Under the impact of globalization, George said this mission of promoting global unity is especially urgent. “God chose the right moment to give us a globe-trotting pope,” he said.

Hence the ultimate question: Is it working? Is the world more unified because John Paul has circled it more than 30 times?

In the end, this too may be a matter of perspective.

When I was with the pope in Kazakhstan, I was assigned a young Kazakhi Muslim woman as an interpreter. Also on our press bus was her best friend, a Kazakhi Russian who is Orthodox Christian. As the days went by we got to know one another, and the two young women told me of their dream of opening a school for disabled children in Astana. They had seen one during a visit to the United States, and wanted to bring something similar to their own country.

Kazakhstan is known for interreligious harmony. When the first waves of Orthodox Christians arrived here under Stalin, they did so in chains, and were often saved from starvation by Muslims. Those historical memories produce a sense of common purpose, and hence the kind of friendships Galiya and Nora share are common.
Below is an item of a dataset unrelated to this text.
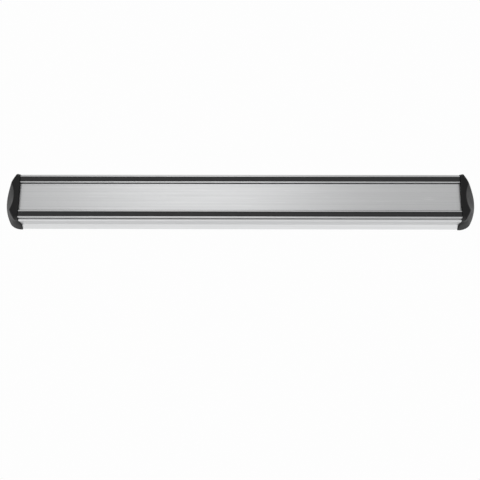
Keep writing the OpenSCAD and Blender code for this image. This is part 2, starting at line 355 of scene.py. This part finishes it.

I asked the two, however, if in the post-Sept. 11 context they were worried this might change, as Islamic conservatism makes gains in their part of the world.

“We are frightened,” Galiya told me. “But the pope is here, and you can see that we Muslims love him, too. This gives us hope that we can find a way to live together.”

Perhaps it’s a naive or overly optimistic assessment. But if the pope’s visit helped these two marvelous young women feel better about their friendship and their future, maybe it was worth the price of a plane ticket.